## Start

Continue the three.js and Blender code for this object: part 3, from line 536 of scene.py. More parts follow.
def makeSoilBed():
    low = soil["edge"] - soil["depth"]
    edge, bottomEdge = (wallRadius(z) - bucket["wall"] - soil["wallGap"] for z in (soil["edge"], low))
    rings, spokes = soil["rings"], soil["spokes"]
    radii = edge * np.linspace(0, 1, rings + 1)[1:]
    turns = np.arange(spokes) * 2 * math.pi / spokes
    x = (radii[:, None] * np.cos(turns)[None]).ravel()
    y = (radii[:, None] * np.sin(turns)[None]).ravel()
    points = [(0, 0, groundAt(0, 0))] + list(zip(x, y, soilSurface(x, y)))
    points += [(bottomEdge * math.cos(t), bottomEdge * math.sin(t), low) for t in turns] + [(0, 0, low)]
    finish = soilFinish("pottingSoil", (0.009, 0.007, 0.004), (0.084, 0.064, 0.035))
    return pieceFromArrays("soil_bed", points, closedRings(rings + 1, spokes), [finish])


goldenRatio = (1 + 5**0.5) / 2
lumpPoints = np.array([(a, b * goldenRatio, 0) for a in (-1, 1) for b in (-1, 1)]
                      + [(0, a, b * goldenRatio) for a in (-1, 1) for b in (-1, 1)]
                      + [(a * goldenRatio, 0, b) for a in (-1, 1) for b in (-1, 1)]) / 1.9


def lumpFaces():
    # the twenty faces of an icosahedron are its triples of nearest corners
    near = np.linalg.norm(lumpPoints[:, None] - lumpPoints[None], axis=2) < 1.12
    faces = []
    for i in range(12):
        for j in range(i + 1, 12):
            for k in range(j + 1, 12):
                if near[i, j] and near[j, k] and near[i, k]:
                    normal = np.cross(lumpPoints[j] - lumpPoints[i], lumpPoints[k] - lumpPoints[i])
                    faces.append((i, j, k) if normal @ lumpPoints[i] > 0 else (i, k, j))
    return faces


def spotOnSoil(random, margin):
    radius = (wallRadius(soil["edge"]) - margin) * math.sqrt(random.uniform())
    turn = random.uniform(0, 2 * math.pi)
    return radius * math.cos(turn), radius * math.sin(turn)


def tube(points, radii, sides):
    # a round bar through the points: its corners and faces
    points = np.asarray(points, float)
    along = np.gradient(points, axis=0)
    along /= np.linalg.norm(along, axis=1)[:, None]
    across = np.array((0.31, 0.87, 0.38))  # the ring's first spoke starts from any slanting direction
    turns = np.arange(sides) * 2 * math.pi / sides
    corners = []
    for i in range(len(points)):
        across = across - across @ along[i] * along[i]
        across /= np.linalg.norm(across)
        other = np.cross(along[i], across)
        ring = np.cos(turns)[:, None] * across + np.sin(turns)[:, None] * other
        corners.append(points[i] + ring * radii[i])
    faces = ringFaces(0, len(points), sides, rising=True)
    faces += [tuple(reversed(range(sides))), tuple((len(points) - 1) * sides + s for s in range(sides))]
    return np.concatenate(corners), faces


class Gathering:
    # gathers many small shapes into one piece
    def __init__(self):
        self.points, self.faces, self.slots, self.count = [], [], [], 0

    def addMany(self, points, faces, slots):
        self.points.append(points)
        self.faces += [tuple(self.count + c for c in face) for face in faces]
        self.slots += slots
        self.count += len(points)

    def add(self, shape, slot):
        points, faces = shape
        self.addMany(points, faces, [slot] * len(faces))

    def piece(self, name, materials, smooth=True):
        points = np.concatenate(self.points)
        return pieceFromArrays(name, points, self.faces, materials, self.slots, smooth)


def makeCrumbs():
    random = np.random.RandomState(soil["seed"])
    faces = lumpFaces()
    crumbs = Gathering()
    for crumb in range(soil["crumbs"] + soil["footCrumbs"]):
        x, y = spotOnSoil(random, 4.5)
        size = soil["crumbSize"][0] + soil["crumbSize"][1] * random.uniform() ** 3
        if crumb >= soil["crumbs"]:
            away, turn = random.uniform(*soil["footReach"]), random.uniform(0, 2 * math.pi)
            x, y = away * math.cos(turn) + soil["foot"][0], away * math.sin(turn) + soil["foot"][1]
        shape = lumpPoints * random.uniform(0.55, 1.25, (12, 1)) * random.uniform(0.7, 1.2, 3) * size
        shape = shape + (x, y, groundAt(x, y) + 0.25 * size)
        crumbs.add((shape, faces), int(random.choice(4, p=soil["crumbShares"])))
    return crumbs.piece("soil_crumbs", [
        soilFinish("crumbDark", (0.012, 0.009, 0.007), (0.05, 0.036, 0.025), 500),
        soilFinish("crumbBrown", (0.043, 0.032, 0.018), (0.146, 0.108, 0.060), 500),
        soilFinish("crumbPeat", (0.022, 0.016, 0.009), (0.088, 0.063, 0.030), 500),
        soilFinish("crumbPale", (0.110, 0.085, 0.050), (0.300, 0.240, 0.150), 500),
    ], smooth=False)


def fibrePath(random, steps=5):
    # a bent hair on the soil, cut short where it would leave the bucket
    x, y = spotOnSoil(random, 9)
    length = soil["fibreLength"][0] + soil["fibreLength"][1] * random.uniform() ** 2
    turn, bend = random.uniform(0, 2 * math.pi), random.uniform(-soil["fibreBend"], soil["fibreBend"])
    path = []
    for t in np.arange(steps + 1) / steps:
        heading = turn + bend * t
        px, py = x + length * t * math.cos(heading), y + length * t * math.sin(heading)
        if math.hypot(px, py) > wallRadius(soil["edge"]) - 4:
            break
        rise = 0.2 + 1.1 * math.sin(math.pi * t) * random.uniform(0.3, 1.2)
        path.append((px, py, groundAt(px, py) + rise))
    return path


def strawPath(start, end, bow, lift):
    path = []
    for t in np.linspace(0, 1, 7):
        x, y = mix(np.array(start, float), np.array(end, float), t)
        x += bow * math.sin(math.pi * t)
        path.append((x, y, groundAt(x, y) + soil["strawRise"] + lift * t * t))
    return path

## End
## Start

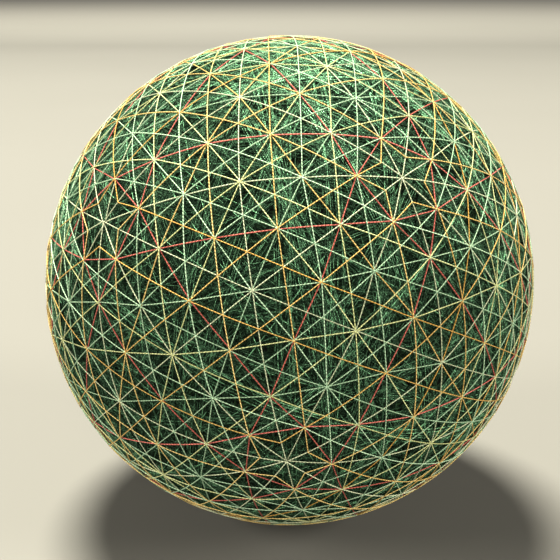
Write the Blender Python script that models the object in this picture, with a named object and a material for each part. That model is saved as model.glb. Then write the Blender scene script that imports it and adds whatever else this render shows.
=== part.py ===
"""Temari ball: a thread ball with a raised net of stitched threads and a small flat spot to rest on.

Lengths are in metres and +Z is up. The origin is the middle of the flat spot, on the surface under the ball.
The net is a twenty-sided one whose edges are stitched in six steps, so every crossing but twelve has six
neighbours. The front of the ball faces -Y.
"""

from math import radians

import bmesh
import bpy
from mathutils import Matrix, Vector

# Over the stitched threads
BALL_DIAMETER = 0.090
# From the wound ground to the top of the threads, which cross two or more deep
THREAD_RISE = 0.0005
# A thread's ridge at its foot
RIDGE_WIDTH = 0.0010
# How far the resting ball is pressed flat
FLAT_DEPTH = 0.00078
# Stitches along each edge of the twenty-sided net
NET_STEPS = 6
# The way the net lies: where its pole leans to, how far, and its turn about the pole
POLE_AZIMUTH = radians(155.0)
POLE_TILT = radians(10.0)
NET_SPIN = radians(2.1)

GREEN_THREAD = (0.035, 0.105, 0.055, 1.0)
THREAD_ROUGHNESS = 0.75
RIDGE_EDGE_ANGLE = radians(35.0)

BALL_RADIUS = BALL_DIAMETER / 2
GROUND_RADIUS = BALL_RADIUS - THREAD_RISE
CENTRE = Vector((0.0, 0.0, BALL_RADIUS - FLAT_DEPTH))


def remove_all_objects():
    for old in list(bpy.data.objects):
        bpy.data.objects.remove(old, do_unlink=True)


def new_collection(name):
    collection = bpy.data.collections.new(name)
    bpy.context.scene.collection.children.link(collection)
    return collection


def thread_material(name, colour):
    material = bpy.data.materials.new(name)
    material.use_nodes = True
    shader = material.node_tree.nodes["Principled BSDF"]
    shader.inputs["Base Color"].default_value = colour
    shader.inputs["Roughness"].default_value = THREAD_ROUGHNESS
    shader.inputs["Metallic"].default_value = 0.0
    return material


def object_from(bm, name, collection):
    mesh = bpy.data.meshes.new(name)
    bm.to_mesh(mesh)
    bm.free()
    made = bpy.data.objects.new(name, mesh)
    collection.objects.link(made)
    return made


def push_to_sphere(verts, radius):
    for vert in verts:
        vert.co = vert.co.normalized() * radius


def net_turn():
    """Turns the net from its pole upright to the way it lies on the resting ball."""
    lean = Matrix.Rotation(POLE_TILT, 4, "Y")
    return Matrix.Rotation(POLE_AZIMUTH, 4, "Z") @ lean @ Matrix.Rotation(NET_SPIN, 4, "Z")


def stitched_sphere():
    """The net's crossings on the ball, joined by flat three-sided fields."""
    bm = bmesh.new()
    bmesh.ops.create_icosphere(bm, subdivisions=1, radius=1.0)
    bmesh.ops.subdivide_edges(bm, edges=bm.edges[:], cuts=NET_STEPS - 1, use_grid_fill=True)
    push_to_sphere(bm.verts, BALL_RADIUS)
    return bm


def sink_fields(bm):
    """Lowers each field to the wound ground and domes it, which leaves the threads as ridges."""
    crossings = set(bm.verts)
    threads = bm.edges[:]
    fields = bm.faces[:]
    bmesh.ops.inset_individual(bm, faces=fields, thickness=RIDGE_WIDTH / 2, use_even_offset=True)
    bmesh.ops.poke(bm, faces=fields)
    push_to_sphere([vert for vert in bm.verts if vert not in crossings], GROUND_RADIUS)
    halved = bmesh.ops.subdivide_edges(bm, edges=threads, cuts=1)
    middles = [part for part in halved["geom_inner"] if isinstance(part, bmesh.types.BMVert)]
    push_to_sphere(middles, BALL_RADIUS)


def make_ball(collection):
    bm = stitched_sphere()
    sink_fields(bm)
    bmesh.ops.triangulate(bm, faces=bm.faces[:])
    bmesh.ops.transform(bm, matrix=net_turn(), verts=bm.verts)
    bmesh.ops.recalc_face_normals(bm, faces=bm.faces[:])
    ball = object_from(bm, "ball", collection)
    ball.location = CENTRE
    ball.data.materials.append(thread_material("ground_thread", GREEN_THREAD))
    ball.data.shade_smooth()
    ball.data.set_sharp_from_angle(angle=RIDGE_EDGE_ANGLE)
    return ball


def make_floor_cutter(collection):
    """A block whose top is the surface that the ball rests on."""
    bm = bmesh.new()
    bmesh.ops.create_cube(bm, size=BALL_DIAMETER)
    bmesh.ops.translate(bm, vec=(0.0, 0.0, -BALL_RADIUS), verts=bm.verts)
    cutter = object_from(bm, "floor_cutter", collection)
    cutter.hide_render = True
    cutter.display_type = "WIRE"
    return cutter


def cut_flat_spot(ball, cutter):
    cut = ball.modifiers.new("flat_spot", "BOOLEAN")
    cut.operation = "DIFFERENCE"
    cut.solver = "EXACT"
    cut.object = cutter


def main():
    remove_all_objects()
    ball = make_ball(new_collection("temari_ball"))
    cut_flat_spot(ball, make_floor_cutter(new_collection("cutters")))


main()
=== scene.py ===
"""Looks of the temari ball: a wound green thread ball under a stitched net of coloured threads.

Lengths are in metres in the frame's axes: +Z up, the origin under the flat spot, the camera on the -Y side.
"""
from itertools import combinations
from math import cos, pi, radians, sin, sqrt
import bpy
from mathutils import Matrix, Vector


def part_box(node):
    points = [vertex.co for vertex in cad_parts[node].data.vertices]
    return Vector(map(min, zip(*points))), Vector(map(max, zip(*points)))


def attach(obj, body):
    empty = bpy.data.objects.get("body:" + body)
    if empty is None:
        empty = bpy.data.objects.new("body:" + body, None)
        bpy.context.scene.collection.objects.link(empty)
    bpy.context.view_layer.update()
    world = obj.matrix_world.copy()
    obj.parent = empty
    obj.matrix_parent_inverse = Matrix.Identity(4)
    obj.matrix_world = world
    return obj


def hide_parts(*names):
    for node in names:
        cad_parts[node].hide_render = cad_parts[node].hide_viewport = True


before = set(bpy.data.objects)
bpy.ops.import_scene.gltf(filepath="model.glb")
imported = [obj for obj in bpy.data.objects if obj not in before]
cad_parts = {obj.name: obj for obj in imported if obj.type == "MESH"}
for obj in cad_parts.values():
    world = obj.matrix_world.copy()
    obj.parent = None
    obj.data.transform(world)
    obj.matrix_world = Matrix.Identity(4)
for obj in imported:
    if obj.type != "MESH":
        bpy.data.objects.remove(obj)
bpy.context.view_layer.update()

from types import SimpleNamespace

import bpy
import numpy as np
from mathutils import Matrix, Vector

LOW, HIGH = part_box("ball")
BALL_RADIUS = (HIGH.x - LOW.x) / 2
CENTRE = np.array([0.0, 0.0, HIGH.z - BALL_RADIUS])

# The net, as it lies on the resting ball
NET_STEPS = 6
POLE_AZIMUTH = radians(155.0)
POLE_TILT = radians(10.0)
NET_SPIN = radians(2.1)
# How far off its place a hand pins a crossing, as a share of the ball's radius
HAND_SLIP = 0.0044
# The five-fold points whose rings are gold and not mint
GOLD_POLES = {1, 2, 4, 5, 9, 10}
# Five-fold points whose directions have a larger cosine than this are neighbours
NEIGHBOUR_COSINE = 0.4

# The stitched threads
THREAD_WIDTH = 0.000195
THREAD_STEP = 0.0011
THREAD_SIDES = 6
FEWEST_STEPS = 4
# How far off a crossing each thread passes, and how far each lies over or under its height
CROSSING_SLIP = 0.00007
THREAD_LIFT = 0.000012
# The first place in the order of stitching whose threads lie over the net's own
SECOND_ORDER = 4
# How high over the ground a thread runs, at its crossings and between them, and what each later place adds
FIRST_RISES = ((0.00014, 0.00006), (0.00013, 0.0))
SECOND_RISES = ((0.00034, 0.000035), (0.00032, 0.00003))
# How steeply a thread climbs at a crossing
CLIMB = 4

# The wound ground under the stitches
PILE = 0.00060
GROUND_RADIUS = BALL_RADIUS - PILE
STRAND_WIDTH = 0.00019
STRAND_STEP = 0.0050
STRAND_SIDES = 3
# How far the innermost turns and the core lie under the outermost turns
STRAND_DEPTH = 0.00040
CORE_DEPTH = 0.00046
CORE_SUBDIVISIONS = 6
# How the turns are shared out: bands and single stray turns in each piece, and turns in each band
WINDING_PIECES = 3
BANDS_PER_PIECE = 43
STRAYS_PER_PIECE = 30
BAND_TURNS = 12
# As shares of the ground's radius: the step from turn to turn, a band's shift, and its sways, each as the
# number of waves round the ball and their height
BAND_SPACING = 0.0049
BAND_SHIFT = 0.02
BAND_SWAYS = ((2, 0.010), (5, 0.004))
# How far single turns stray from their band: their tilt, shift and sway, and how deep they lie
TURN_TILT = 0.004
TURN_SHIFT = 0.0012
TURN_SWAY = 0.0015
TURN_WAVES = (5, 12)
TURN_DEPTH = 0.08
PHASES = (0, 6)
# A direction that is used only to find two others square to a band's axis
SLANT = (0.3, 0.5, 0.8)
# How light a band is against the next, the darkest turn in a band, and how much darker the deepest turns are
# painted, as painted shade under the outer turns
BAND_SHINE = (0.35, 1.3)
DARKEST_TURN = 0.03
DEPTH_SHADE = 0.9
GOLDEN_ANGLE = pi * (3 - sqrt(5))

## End
## Start

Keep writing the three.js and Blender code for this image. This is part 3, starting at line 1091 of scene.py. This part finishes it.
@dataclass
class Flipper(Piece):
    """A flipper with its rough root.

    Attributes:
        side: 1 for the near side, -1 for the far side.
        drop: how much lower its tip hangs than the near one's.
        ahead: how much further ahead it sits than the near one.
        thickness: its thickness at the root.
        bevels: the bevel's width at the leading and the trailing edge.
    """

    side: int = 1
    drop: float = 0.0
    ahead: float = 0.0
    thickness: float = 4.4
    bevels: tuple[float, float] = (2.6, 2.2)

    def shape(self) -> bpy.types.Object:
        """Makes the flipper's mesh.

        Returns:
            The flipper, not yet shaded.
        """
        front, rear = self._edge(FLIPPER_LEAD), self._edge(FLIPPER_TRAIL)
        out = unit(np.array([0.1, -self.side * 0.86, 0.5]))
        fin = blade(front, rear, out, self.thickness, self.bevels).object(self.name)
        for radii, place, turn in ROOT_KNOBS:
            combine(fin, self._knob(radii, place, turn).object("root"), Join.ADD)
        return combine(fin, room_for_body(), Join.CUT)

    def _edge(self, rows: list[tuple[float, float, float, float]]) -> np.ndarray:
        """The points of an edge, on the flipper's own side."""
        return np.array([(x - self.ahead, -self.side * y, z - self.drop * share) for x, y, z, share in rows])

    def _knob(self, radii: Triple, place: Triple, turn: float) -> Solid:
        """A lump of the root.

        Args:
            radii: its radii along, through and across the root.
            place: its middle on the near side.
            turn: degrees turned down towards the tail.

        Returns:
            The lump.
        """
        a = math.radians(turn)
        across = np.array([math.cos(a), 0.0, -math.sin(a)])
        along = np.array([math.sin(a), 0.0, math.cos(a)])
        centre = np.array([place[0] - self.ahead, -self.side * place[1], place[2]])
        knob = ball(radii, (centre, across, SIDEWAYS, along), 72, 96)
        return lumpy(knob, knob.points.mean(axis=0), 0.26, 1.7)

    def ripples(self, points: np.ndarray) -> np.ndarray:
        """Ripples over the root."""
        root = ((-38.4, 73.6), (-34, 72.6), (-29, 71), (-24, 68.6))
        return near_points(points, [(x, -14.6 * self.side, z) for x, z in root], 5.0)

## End

Above is a listing; print exactly its lines from the one with "in imported if" through the one with "NEIGHBOUR_COSINE = 0.4", and no other lines.

* Complete response:
cad_parts = {obj.name: obj for obj in imported if obj.type == "MESH"}
for obj in cad_parts.values():
    world = obj.matrix_world.copy()
    obj.parent = None
    obj.data.transform(world)
    obj.matrix_world = Matrix.Identity(4)
for obj in imported:
    if obj.type != "MESH":
        bpy.data.objects.remove(obj)
bpy.context.view_layer.update()

from types import SimpleNamespace

import bpy
import numpy as np
from mathutils import Matrix, Vector

LOW, HIGH = part_box("ball")
BALL_RADIUS = (HIGH.x - LOW.x) / 2
CENTRE = np.array([0.0, 0.0, HIGH.z - BALL_RADIUS])

# The net, as it lies on the resting ball
NET_STEPS = 6
POLE_AZIMUTH = radians(155.0)
POLE_TILT = radians(10.0)
NET_SPIN = radians(2.1)
# How far off its place a hand pins a crossing, as a share of the ball's radius
HAND_SLIP = 0.0044
# The five-fold points whose rings are gold and not mint
GOLD_POLES = {1, 2, 4, 5, 9, 10}
# Five-fold points whose directions have a larger cosine than this are neighbours
NEIGHBOUR_COSINE = 0.4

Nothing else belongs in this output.